Das ist schon ein großer Aufwand und ein sehr großer Unterschied zu meiner Zeit. Ich habe erst angefangen, dreimal pro Woche zu trainieren, als ich in der C-Jugend war. Und jetzt spielen sie eben immer doppelt. Das erste ist das Punktspiel, und am Tag danach gibt es ein Freundschaftsspiel gegen denselben Gegner. Das ist toll, aber das machen ja alle großen Vereine. Und deshalb kommen eben so viele gute Jungs dabei heraus. Es ist beachtlich, wie gut die schon spielen können und wie sie taktisch geschult sind. Es gibt heute wirklich viel, viel mehr gute und sehr gute Spieler als zu meiner Zeit.

Dennis Duve, wie verfolgen Sie den Werdegang Ihres Bruders?

Dennis Duve:

Natürlich verfolge ich das, aber ich schaffe es nicht so oft, bei den Spielen zuzuschauen.

Und geben Sie ihm auch Tipps? Sie haben ja immerhin zehn Jahre mehr Erfahrung.

Dennis Duve:

Wir probieren es ja immer mal, ihm auch Tipps zu geben. Manchmal sagt er dann, der Trainer habe etwas anderes gesagt. Aber meist hört er auch auf uns.

Oder nervt das, wenn der Papa und der Bruder reinreden, Lennart?

Lennart Duve:

Es nervt schon oft. Aber manchmal ist es auch hilfreich.

Traust du also dem Trainer mehr?

Lennart Duve:

Ja, eigentlich schon.

Jens Duve:

Baris Tuncay ist ja auch ein Beispiel für die sehr guten Nachwuchstrainer beim FC St. Pauli. Er hat mit Lennart jetzt eine Wandlung vollzogen vom Mittelstürmer und Torjäger zu einem „Sechser“. Das hat Dennis ja auch mal gespielt, und ich weiß ungefähr, wie das geht. Ich denke, Lenny nimmt das mit, was er mitnehmen will. Der Rest geht hier rein und dort wieder raus.

Willst du dein Abitur noch machen, Lennart?

Lennart Duve:

Das will ich schon machen. Ich werde ja auch ein bisschen unter Druck gesetzt.

War es bei Ihnen auch so, dass die Tochter in der Schule zielstrebiger war?

Jens Duve:

Da gehen die Meinungen auseinander. Bei Dennis hatte ich überhaupt keine Sorge. Er war zwar kein Überflieger, aber er wusste immer, was er wollte. Unsere Tochter Alisa schien mir manchmal nicht so zielstrebig zu sein. Ich habe ihr einmal gesagt, dass sie ein schlechteres Abi machen wird als ihr Bruder und ich. Da gab es dann ordentlich Theater. Aber seitdem hat sie es richtig durchgezogen. Und bei Lennart würde ich sagen, dass er auf jeden Fall das Potenzial für das Abi hat. Es muss nur aktiviert werden.
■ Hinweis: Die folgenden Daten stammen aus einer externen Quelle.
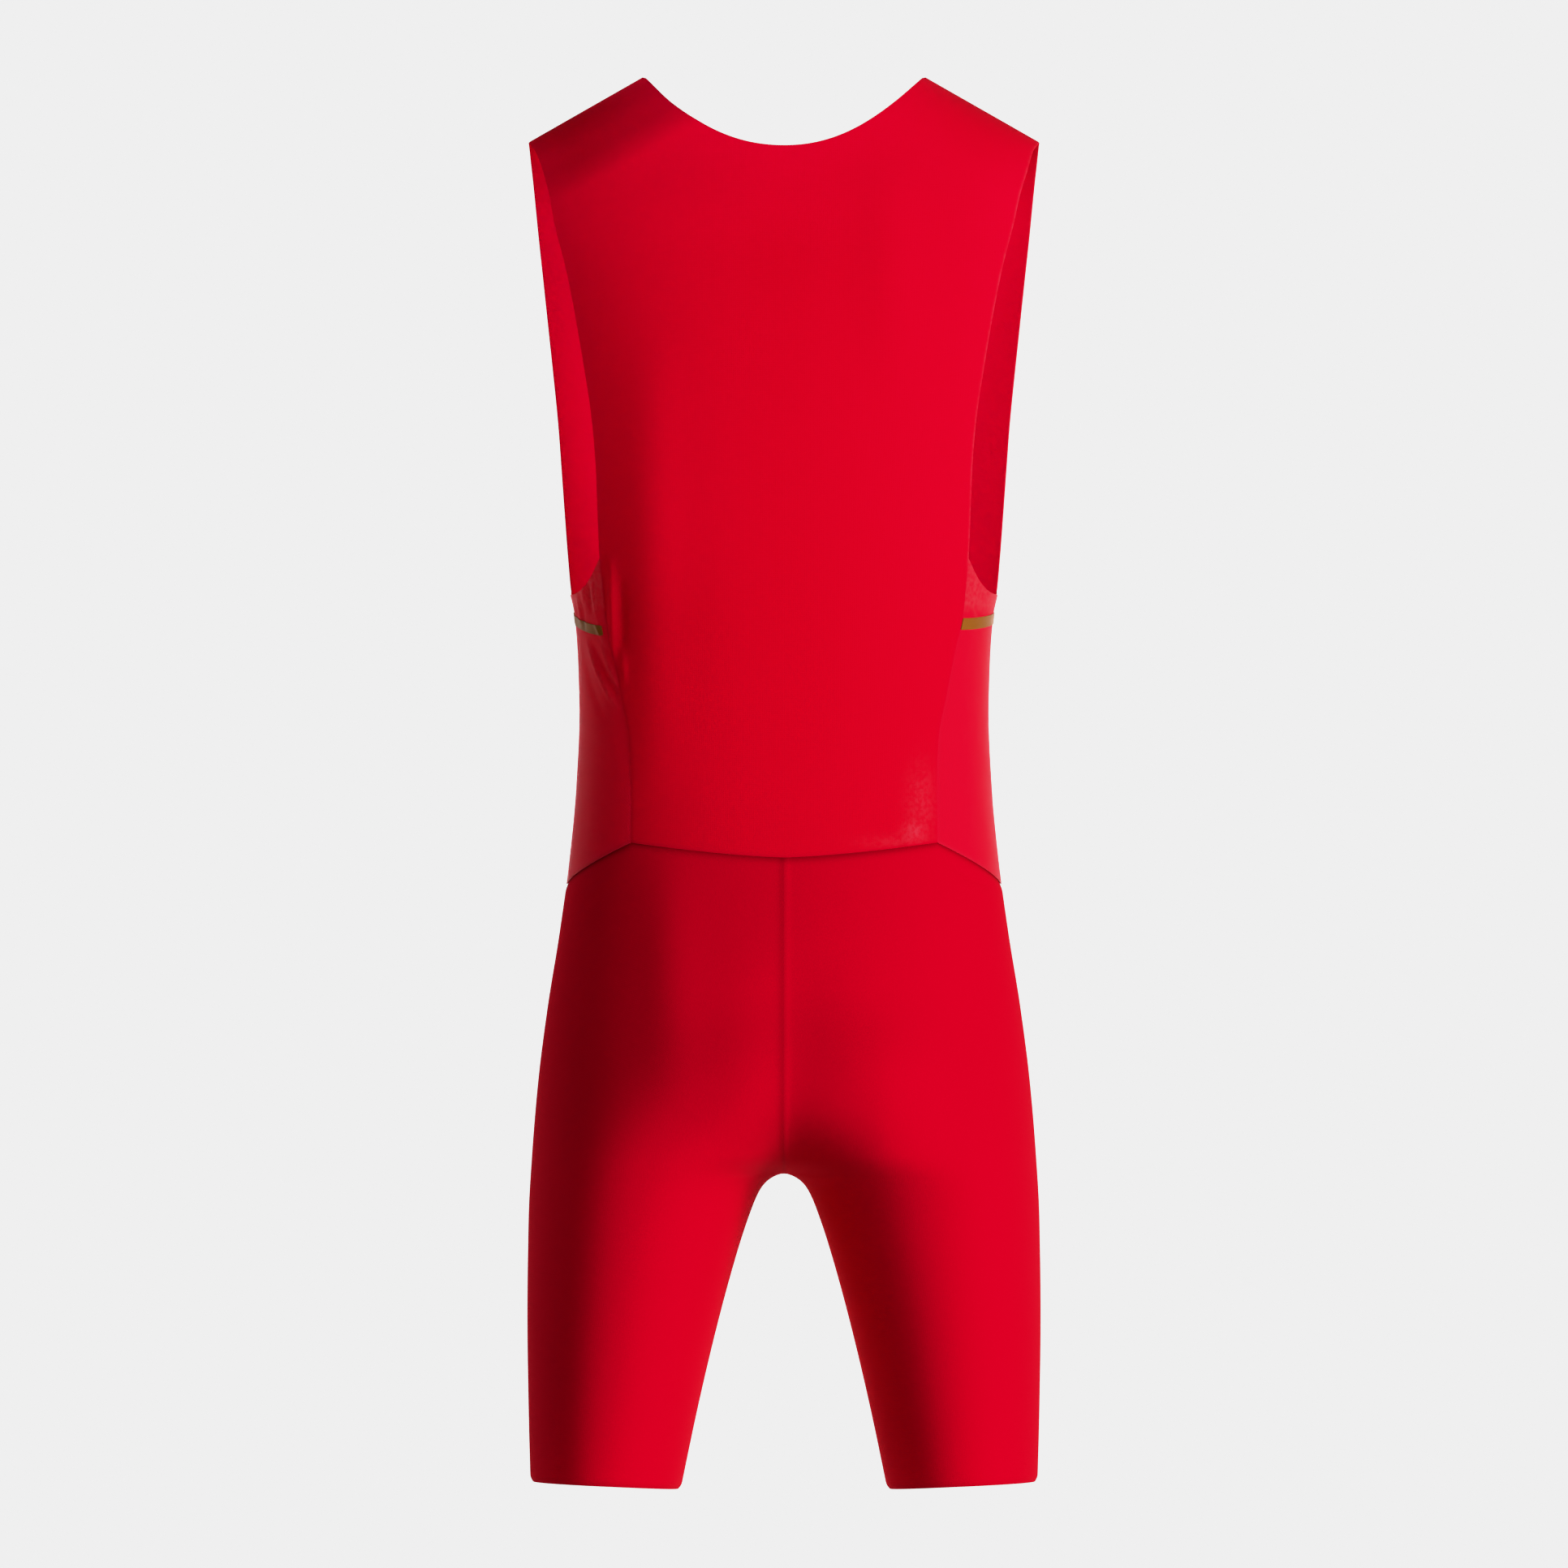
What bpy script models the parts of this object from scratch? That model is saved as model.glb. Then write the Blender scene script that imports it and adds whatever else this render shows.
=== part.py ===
"""Sleeveless athletics bodysuit, filled out as when it is worn.

Frame: +Z up, +Y towards the wearer's front, +X towards the wearer's right, in metres.
The origin lies midway between the two shoulder seams, at their mid height, where the
wearer's shoulders carry the suit. The garment sizes below are in millimetres, and a drop
is measured down from the neck point, the highest point of the shoulder seam.
"""

from collections import namedtuple

import bmesh
import bpy
import numpy as np

MM = 0.001

# Driving sizes of the garment
CLOTH = 1.6
SEAM_GAP = 0.3
TAPE = 1.0
NECK_HALF = 97.5
SHOULDER_HALF = 176.5
SHOULDER_FALL = 45.0
SHOULDER_ARCH = 58.0
CHEST = 200.0
BACK_NECK_DEPTH = 53.0
BACK_NECK_POWER = 2.12
FRONT_NECK_DEPTH = 150.0
FRONT_NECK_POWER = 2.9
UNDERARM_BACK = 335.0
UNDERARM_FRONT = 356.0
ARMHOLE_BOTTOM = 359.5
ARMHOLE_POWER = 4.2
CROTCH = 759.3
HEM_INNER = 980.0
HEM_OUTER = 974.6
HEM_ARCH = 5.0
HEM_ROLL = 5.0
HEM_TUCK = 1.6

# Waist seam: it dips at the centre and again at each side
WAIST_CENTRE = 540.6
WAIST_PEAK = 530.6
WAIST_PEAK_HALF = 105.3
WAIST_SIDE = 560.0
WAIST_CENTRE_POWER = 1.45
WAIST_SIDE_POWER = 1.35

# The two thighs run into one trunk through a soft round of this size
SOFT = 20.0
MERGE_RISE = 130.0
MERGE_START = 0.3

# How finely each piece is cut up: steps along its edges
NECK_STEPS = 5
STRAP_STEPS = 5
SIDE_STEPS = 5
BELOW_TAPE_ROWS = 8
ABOVE_TAPE_ROWS = 3
BODICE_ROWS = 16
SEAT_ROWS = 13
LEG_ROWS = 9
LEG_EASE = 1.6
SEAT_EASE = 1.8
SEAT_SPREAD = 2.2
DENSE = 240
SHARP = 40.0

SHOULDER_SLOPE = SHOULDER_FALL / (SHOULDER_HALF - NECK_HALF)
NECK_POINT_Z = SHOULDER_FALL / 2

# The general figure that the cloth is stretched over, one row for each level.
# half_width is across at the side line, back and front are the depths each way from it,
# and square is the power of the section's outline: 2 is an ellipse, more is squarer.
Level = namedtuple("Level", "drop half_width back front square")
FIGURE = [
    Level(-20, 240.0, 62, 56, 2.4),
    Level(45, 218.0, 80, 72, 2.4),
    Level(100, 200.0, 96, 88, 2.4),
    Level(171, 183.5, 106, 101, 2.4),
    Level(230, 172.5, 107, 107, 2.4),
    Level(290, 162.5, 102, 107, 2.4),
    Level(335, 153.2, 96, 105, 2.4),
    Level(359, 148.3, 93, 103, 2.4),
    Level(374, 145.2, 91, 101, 2.4),
    Level(408, 142.8, 87, 98, 2.4),
    Level(442, 142.0, 84, 95, 2.4),
    Level(493, 144.2, 86, 93, 2.4),
    Level(543, 148.9, 94, 93, 2.35),
    Level(594, 155.8, 106, 95, 2.3),
    Level(645, 164.0, 117, 98, 2.25),
    Level(696, 170.5, 123, 100, 2.2),
    Level(746, 174.7, 119, 99, 2.2),
    Level(791, 177.2, 108, 94, 2.15),
    Level(859, 178.1, 95, 86, 2.1),
    Level(926, 177.2, 85, 79, 2.1),
    Level(985, 175.6, 78, 73, 2.1),
]

# Half width of each bodice panel at its side edge: the armhole, then the side seam
Edge = namedtuple("Edge", "drop back front")
PANEL_EDGE = [
    Edge(0, 177.5, 177.5),
    Edge(45, 176.3, 177.2),
    Edge(54, 171.5, 176.7),
    Edge(70, 166.8, 175.3),
    Edge(87, 161.7, 173.8),
    Edge(104, 158.0, 172.2),
    Edge(138, 149.3, 168.6),
    Edge(172, 142.6, 165.0),
    Edge(205, 137.0, 161.5),
    Edge(239, 131.9, 158.1),
    Edge(273, 129.0, 155.5),
    Edge(307, 127.8, 152.9),
    Edge(335, 126.7, 150.5),
    Edge(359, 124.8, 147.8),
    Edge(374, 123.3, 143.8),
    Edge(402, 117.2, 136.8),
    Edge(430, 111.7, 128.0),
    Edge(459, 106.2, 118.2),
    Edge(487, 105.0, 110.6),
    Edge(531, 105.3, 105.3),
    Edge(570, 105.3, 105.3),
]

# Where the inner leg lies, measured out from the centre
Inseam = namedtuple("Inseam", "drop inner")
INSEAM = [
    Inseam(CROTCH, 0.0),
    Inseam(772, 16.6),
    Inseam(791, 24.5),
    Inseam(825, 35.2),
    Inseam(876, 48.7),
    Inseam(926, 60.3),
    Inseam(985, 72.6),
]

# The gold tape across each side panel: its drop at three places and its width
Stripe = namedtuple("Stripe", "name side at_back at_side at_front width")
STRIPES = [
    Stripe("left", -1, 384.5, 375.0, 380.0, 8.0),
    Stripe("right", 1, 380.5, 375.0, 380.0, 8.0),
]

# The pinched fold beside the left back seam: across is its place in the panel's half width
Fold = namedtuple("Fold", "side across start end reach height")
BACK_FOLDS = [
    Fold(-1, 0.91, 338, 436, 0.09, 3.0),
]

# Cloth colours, as linear red, green and blue, with roughness
Finish = namedtuple("Finish", "red green blue roughness")
BODICE_JERSEY = Finish(0.76, 0.002, 0.020, 0.62)
SHORT_JERSEY = Finish(0.66, 0.002, 0.014, 0.66)
SIDE_MESH = Finish(0.80, 0.020, 0.035, 0.70)
GOLD_TAPE = Finish(0.33, 0.14, 0.022, 0.45)


def column(table, name):
    return np.array([getattr(row, name) for row in table], float)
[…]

Dennis Duve, würden Sie sich überhaupt freuen, wenn Ihr Bruder an Ihnen vorbeizieht und im Profifußball landet?

Dennis Duve:

Es wäre auf jeden Fall super, wenn er es schaffen würde. Das würde ich ihm absolut gönnen. Und wie gesagt, wenn er Tipps braucht, gebe ich sie ihm gern.

Jens Duve:

Wichtig ist nur, dass Lenny auch weiß, dass das eben nicht der einzige Weg ist.

Wie haben Sie Weihnachten gefeiert?

Jens Duve:

Wir haben ja einen engen Familienzusammenhalt und machen immer etwas zusammen. Diesmal hatten wir uns entschieden, etwas ganz anderes zu machen, und sind alle zusammen am 18. Dezember nach Dubai geflogen.